I would like to offer these words of advice:

Don’t Worry, Be Happy!!


Monday, January 21, 2008

The Beginning

The Beginning

How these two words fill me with hope. I have realized with each passing day that I am not getting any younger. In just a few months, I will be reaching the big milestone birthday of 50. It is hard to realize that my life is so far along. I have been through seasons in my life filled with valleys and mountaintops. I am so blessed to live as long as I have and be as happy as I am and as healthy as I am. It is amazing what fills your mind as the years creep by. I have a wonderful husband (Steve) of 28 ½ years, two beautiful, amazing children,(Angela and Ben), but then I have to stop and recount, because I no longer have two children, I have three as of June 24, 2006 which is the day my daughter became Mrs. Zachary Whitaker. I still have to stop and ponder that one. It is hard to believe that my daughter can be married when I remember so vividly the day I got married. It is hard to believe that my children are grown and gone with lives of their own. Forgive the digression, I can get fixated on my children rather easily. What gifts they are from my Heavenly Father!!

I am also blessed with my faithful friend and companion Pepper. He has been part of the family since 1994. He is getting on in years. I see his fur change from a black with dashes of white (hence the name Pepper) to one of grey with bits of black flowing through. He is not able to jump on the bed or furniture anymore which now breaks my heart where as earlier it made mad me when he wouldn’t move over to give me more foot room.

I see and realize with each passing day that indeed it is like His precious word says; our lives are like flourishing flowers. Today we are here in all our glory and tomorrow we are gone. As I realize that I have today and don’t know about tomorrow, I want to make the best of it. I want to be faithful to that which He has called me to do. I want to begin the things I know He has called me to do.

So here I am stepping out into the new realm of technology and posting my thoughts and feelings out for the world to read. My children are such inspirations to me when it comes to technology. I want to be a cool mom!! Ben (my son), is very tech savvy. He never ceases to amaze me with what he knows about computers, phones, etc. Angela and Zach are also amazing in this area. After all they have grown up in this era, I on the other hand remember computer programs using punch cards.

I have thought about entering into the world of blogging for awhile. I would use a number of excuses to keep from doing this. One of which is that I didn’t want to be a copy cat. Angela (my daughter) started her blog last year. I thought it would be something fun to do but I kept making excuses like “I don’t want to be a copy cat”. She and her husband Zach bought a new camera and then before you know it, Steve and I bought one just like it. She has done this and that and soon I was coping what she did. So I guess that you could call me a copy cat. I call it admiring someone and wanting to be like them. So my sweet Angela, here’s to you!!! No more excuses!!
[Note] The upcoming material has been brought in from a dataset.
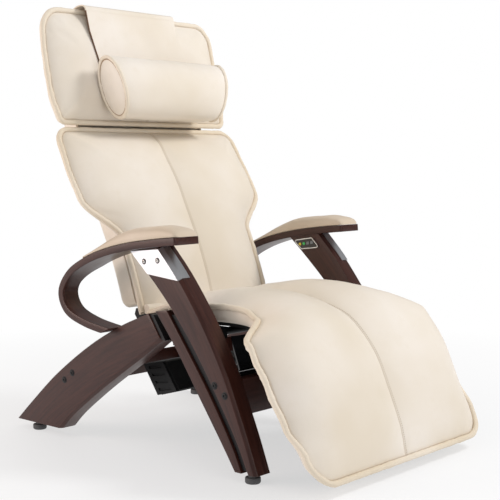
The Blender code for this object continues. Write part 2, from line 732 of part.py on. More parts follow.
def head_pad(pivot, leather):
    """Head pad above the back pad, with large corners at the top."""
    line = curve_through(HEAD_SEAM, 6)
    length = line_length(line)
    stations = [0.0, 0.01, 0.025, 0.05, 0.09, 0.15, 0.25, 0.4, 0.55, 0.7, 0.80, 0.86, 0.91, 0.95, 0.975,
                0.99, 1.0]
    sections = []
    for s in stations:
        point, tangent = resample(line, [s])[0]
        half = ramp(s, HEAD_WIDTH)
        half -= corner_share((1.0 - s) * length, HEAD_TOP_CORNER) + corner_share(s * length, HEAD_LOW_CORNER)
        sections.append(crowned_loop(point, upright_normal(tangent), half, ramp(s, HEAD_EDGE_DEPTH),
                                     HEAD_THICKNESS))
    bm = bmesh.new()
    loft(bm, sections)
    piece("head_pad", bm, leather, pivot=pivot)


def back_shell(pivot, leather):
    """Upholstered tray behind the pads; its hollow holds the massage mechanism."""
    line = curve_through(BACK_SEAM + HEAD_SEAM[1:4], 6)
    line = [p for p in line if p.y > 0.3859]
    stations = [0.0, 0.012, 0.0125] + [k / 16 for k in range(1, 16)] + [0.9875, 0.988, 1.0]
    sections = []
    for s in stations:
        point, tangent = resample(line, [s])[0]
        normal = upright_normal(tangent)
        closed = s <= 0.0121 or s >= 0.9879
        floor = SHELL_FRONT_DEPTH + 0.0012 if closed else SHELL_REAR_DEPTH - SHELL_WALL
        half = SHELL_HALF_WIDTH
        rows = [(half, SHELL_FRONT_DEPTH), (half, SHELL_REAR_DEPTH - 0.012), (half - 0.012, SHELL_REAR_DEPTH),
                (-half + 0.012, SHELL_REAR_DEPTH), (-half, SHELL_REAR_DEPTH - 0.012), (-half, SHELL_FRONT_DEPTH),
                (-half + SHELL_WALL, SHELL_FRONT_DEPTH), (-half + SHELL_WALL, floor),
                (half - SHELL_WALL, floor), (half - SHELL_WALL, SHELL_FRONT_DEPTH)]
        loop = []
        for x, depth in rows:
            place = point - normal * depth
            loop.append((x, place.x, place.y))
        sections.append(loop)
    bm = bmesh.new()
    loft(bm, sections)
    piece("back_shell", bm, leather, pivot=pivot)


def hinge_pin(steel):
    """Back hinge pin, welded to two lugs under the back shell."""
    y, z = BACK_PIVOT
    bm = bmesh.new()
    cylinder(bm, (-0.232, y, z), (0.232, y, z), PIN_RADIUS, 20)
    pin = piece("back_hinge_pin", bm, steel, pivot=(0.0, y, z))
    outline = [(y - 0.012, z - 0.012), (y + 0.012, z - 0.012), (y + 0.030, 0.3455),
               (y + 0.0245, 0.3615), (y - 0.012, 0.352)]
    for side, sign in side_names():
        lug = bmesh.new()
        prism(lug, outline, sign * 0.230, sign * 0.238)
        join_with(pin, lug, "back_lug_" + side)


def head_strap(pivot, leather):
    """Part of the pillow strap that lies over the head pad's top and hangs behind it."""
    half = STRAP_HALF_WIDTH
    line = [(0.531, 1.1815), (0.560, 1.1765), (0.584, 1.163), (0.593, 1.140), (0.592, 1.113)]
    bm = bmesh.new()
    prism(bm, offset_band(curve_through(line, 3), 0.003), -half, half)
    piece("head_strap", bm, leather, pivot=pivot)


# ------------------------------------------------------------------ massage mechanism
def rails(rail_frame, steel, black):
    """Two guide rails for the carriage, between end blocks fixed in the shell."""
    for side, sign in side_names():
        bm = bmesh.new()
        cylinder(bm, (sign * RAIL_X, RAIL_DEPTH, 0.012), (sign * RAIL_X, RAIL_DEPTH, 0.398), RAIL_RADIUS, 16)
        piece("carriage_rail_" + side, bm, steel, rail_frame)
    for name, low, high in (("rail_block_lower", -0.002, 0.012 - GAP), ("rail_block_upper", 0.398 + GAP, 0.412)):
        bm = bmesh.new()
        box(bm, (-0.170, RAIL_DEPTH - 0.010, low), (0.170, RAIL_DEPTH + 0.010, high))
        piece(name, bm, black, rail_frame)


def carriage(carriage_frame, steel, black):
    """Carriage plate with two ears for the roller shaft, and its drive motor and bushings."""
    bm = bmesh.new()
    box(bm, (-0.140, 0.077, -0.055), (0.140, 0.085, 0.002))
    plate = piece("massage_carriage", bm, steel, carriage_frame)
    for side, sign in side_names():
        ear = bmesh.new()
        prism(ear, [(0.0555, ROLLER_RISE - 0.010), (0.0765, ROLLER_RISE - 0.010), (0.0785, -0.030),
                    (0.0840, -0.030), (0.0840, ROLLER_RISE + 0.011), (0.0555, ROLLER_RISE + 0.011)],
              sign * 0.096, sign * 0.104)
        join_with(plate, ear, "carriage_ear_" + side)
        hole = bmesh.new()
        cylinder(hole, (sign * 0.09, ROLLER_DEPTH, ROLLER_RISE), (sign * 0.11, ROLLER_DEPTH, ROLLER_RISE),
                 0.0054, 16)
        cut(plate, hole, "carriage_hole_" + side)
        bush = bmesh.new()
        cylinder(bush, (sign * RAIL_X, RAIL_DEPTH, -0.055), (sign * RAIL_X, RAIL_DEPTH, 0.002), 0.0125, 20)
        join_with(plate, bush, "rail_bushing_" + side)
        bore = bmesh.new()
        cylinder(bore, (sign * RAIL_X, RAIL_DEPTH, -0.06), (sign * RAIL_X, RAIL_DEPTH, 0.01),
                 RAIL_RADIUS + GAP, 20)
        cut(plate, bore, "bushing_bore_" + side)
    bm = bmesh.new()
    box(bm, (-0.034, 0.054, -0.053), (0.034, 0.077 - GAP, -0.005))
    chamfer(bm, near_edges(bm, lambda co: co.y < 0.055), 0.004, 2)
    piece("massage_motor", bm, black, carriage_frame)


def rollers(roller_frame, steel, rubber):
    """Roller shaft with two rounded massage rollers, built around the shaft's own axis."""
    bm = bmesh.new()
    cylinder(bm, (-0.110, 0, 0), (0.110, 0, 0), 0.005, 16)
    piece("roller_shaft", bm, steel, roller_frame)
    for side, sign in side_names():
        bm = bmesh.new()
        rings = [(0.0052, 0.0), (0.0135, 0.0), (0.0165, 0.004), (ROLLER_RADIUS, 0.010),
                 (0.0165, 0.016), (0.0135, 0.020), (0.0052, 0.020)]
        loops = [[(sign * (0.052 + x), r * math.cos(k * math.tau / 24), r * math.sin(k * math.tau / 24))
                  for k in range(24)] for r, x in rings]
        loft(bm, loops + [loops[0]], closed_ends=False)
        bmesh.ops.remove_doubles(bm, verts=bm.verts[:], dist=1e-6)
        piece("massage_roller_" + side, bm, rubber, roller_frame)


# ------------------------------------------------------------------ linear actuator
def actuator(steel, black, chrome):
    """Housing that swings on the clevis, its motor, and the push rod with an eye."""
    rear = Vector((ACTUATOR_X, *ACTUATOR_REAR))
    eye = Vector((ACTUATOR_X, *LEVER_EYE))
    along = (eye - rear).normalized()
    lift = Vector((0.0, -along.z, along.y))
    if lift.z < 0:
        lift = -lift
    bm = bmesh.new()
    cylinder(bm, rear + along * 0.022, rear + along * 0.185, 0.019, 24)
    housing = piece("actuator_housing", bm, black, pivot=rear)
    tongue = bmesh.new()
    cylinder(tongue, rear - Vector((0.012, 0, 0)), rear + Vector((0.012, 0, 0)), 0.013, 20)
    join_with(housing, tongue, "housing_eye")
    neck = bmesh.new()
    cylinder(neck, rear + along * 0.006, rear + along * 0.030, 0.010, 16)
    join_with(housing, neck, "housing_neck")
    bore = bmesh.new()
    cylinder(bore, rear - Vector((0.03, 0, 0)), rear + Vector((0.03, 0, 0)), 0.0056, 16)
    cut(housing, bore, "housing_bore")
    barrel = bmesh.new()
    cylinder(barrel, rear + along * 0.085, rear + along * 0.20, 0.0096, 20)
    cut(housing, barrel, "housing_barrel")
    bm = bmesh.new()
    below = rear - lift * 0.0415
    cylinder(bm, below + along * 0.035, below + along * 0.125, 0.022, 24)
    piece("actuator_motor", bm, steel, pivot=rear)
    bm = bmesh.new()
    span = (eye - rear).length
    cylinder(bm, rear + along * 0.120, rear + along * (span - 0.008), 0.0092, 20)
    rod = piece("push_rod", bm, chrome, pivot=eye)
    ring = bmesh.new()
    cylinder(ring, eye - Vector((0.0085, 0, 0)), eye + Vector((0.0085, 0, 0)), 0.0125, 20)
    join_with(rod, ring, "rod_eye")
    hole = bmesh.new()
    cylinder(hole, eye - Vector((0.03, 0, 0)), eye + Vector((0.03, 0, 0)), 0.0072, 20)
    cut(rod, hole, "rod_eye_hole")


# ------------------------------------------------------------------ pillow
def pillow(pivot, leather, lining):
    """Bolster pillow and the flap that it hangs from."""
    middle = Vector(PILLOW_MIDDLE)
    half = 0.200
    bm = bmesh.new()
    sections = []
    for share in (-1.0, -0.985, -0.8, -0.4, 0.0, 0.4, 0.8, 0.985, 1.0):
        size = 0.97 if abs(share) > 0.99 else 1.0
        loop = []
        for k in range(28):
            angle = k * math.tau / 28
            out, up = 0.060 * size * math.cos(angle), 0.085 * size * math.sin(angle)
            loop.append((PILLOW_X + half * share, middle.x + out + 0.10 * up, middle.y + up))
        sections.append(loop)
    loft(bm, sections)
    piece("pillow", bm, leather, pivot=pivot)
    line = [(0.5185, 1.1695), (0.5075, 1.115), (0.4900, 1.040), (0.4780, 0.985)]
    bm = bmesh.new()
    prism(bm, offset_band(curve_through(line, 3), 0.0028), -STRAP_HALF_WIDTH, STRAP_HALF_WIDTH)
    piece("pillow_flap", bm, lining, pivot=pivot)


# ------------------------------------------------------------------ the whole chair
def build():
    """Make every piece, from the floor up."""
    global CHAIR
    clear_scene()
    CHAIR = bpy.data.objects.new("chair_frame", None)
    bpy.context.scene.collection.objects.link(CHAIR)
    CHAIR.location = (0.0, ARM_FRONT_Y, 0.0)

    wood = finish("dark_wood", (0.075, 0.030, 0.020), 0.32)
    leather = finish("cream_leather", (0.86, 0.76, 0.62), 0.45)
    lining = finish("strap_leather", (0.84, 0.74, 0.60), 0.50)
    aluminium = finish("brushed_aluminium", (0.78, 0.79, 0.81), 0.28, 1.0)
    steel = finish("black_steel", (0.035, 0.035, 0.038), 0.42, 0.6)
    chrome = finish("polished_steel", (0.70, 0.70, 0.72), 0.15, 1.0)
    black = finish("black_plastic", (0.020, 0.020, 0.022), 0.48)
    gloss = finish("gloss_black", (0.010, 0.010, 0.012), 0.12)
    rubber = finish("grey_rubber", (0.09, 0.09, 0.09), 0.70)
    yellow = finish("yellow_key", (0.90, 0.78, 0.15), 0.35)
    green = finish("green_key", (0.12, 0.62, 0.18), 0.35)
    grey = finish("grey_key", (0.30, 0.32, 0.33), 0.40)

    for side, sign in side_names():
        rear_leg(side, sign, wood)
        front_slat(side, sign, wood)
        front_post(side, sign, wood)
        slat_spacer(side, sign, black)
        armrest(side, sign, wood)
        armrest_pad(side, sign, leather)
        post_bracket(side, sign, aluminium)
        glides(side, sign, rubber)
    stretchers(wood)
    tilt_bearings(steel)
    power_box(black, grey)
    actuator_clevis(steel)
    control_panel(aluminium, black, (("power_button", yellow, "round"), ("massage_button", green, "round"),
                                     ("recline_up_key", grey, "square"),
                                     ("recline_down_key", grey, "square")))

    seat_axis = (0.0, *SEAT_PIVOT)
    back_axis = (0.0, *BACK_PIVOT)
    seat_board(seat_axis, black)
    seat_pad(seat_axis, leather)
    tilt_shaft(seat_axis, steel)
    shaft_saddles(seat_axis, steel)
    actuator_lever(seat_axis, steel)
    hinge_brackets(steel)
    shroud(seat_axis, gloss)

    back_shell(back_axis, leather)
    back_pad(back_axis, leather)
    head_pad(back_axis, leather)
    hinge_pin(steel)
    head_strap(back_axis, lining)

    rail_frame = empty("rail_frame", (0.0, *RAIL_BASE), CHAIR, RAIL_TILT)
    rails(rail_frame, steel, black)
    carriage_frame = empty("carriage_frame", (0.0, 0.0, CARRIAGE_REST), rail_frame)
    carriage(carriage_frame, steel, black)
    roller_frame = empty("roller_frame", (0.0, ROLLER_DEPTH, ROLLER_RISE), carriage_frame)
    rollers(roller_frame, steel, rubber)

    actuator(steel, black, chrome)
    pillow((0.0, *HEAD_TOP), leather, lining)


build()
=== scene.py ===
"""Looks of a reclining massage chair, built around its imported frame.

Outlines are lists of (y, z) points in metres, with y measured from the front end of the armrests, as in
the chair's CAD.  Every mesh is shifted along Y by SHIFT when it is made, so that it lies on the frame.
"""
import math

import bmesh
import bpy
import numpy as np
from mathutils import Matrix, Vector, noise


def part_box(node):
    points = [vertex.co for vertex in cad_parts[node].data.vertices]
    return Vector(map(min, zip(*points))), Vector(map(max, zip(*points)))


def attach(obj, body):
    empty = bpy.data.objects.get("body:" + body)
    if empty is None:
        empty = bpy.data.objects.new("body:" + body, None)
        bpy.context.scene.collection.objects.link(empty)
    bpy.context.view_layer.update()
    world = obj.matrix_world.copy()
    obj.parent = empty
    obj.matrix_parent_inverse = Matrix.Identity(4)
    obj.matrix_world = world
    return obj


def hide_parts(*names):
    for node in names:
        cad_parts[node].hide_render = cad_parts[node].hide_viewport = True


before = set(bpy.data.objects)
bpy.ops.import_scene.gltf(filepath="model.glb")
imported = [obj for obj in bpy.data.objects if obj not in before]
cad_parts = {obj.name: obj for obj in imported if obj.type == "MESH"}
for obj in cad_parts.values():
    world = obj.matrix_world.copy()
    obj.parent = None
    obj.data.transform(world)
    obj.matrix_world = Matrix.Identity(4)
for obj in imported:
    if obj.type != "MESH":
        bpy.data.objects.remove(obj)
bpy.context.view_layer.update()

SEAT_PIVOT_Y = 0.030
SHIFT = (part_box("tilt_shaft")[0].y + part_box("tilt_shaft")[1].y) / 2 - SEAT_PIVOT_Y
SIDES = (("r", -1.0), ("l", 1.0))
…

I can feel overwhelmed easily when I begin something new. I think of all the possibilities and unknowns and I begin to get uneasy. I want to chicken out. I want to give up before I start. I kind of feel that way now, I think of having to title this blog, putting pictures on it and coming up with something to write about. Then I remember the advise that I gave Angela not to long ago. She had come to a situation that seemed overwhelming to her and I told her that she couldn’t do everything at one time. I told her to think about the situation as a big cookie. When eating a cookie you have to eat it one bite at a time. Savor each bite and then begin to think about the next bite. Before long you have eaten the whole cookie, one bite at a time. My favorite cookie is chocolate chip. So here I go with the first bite of my cookie…… It’s the beginning!!!!!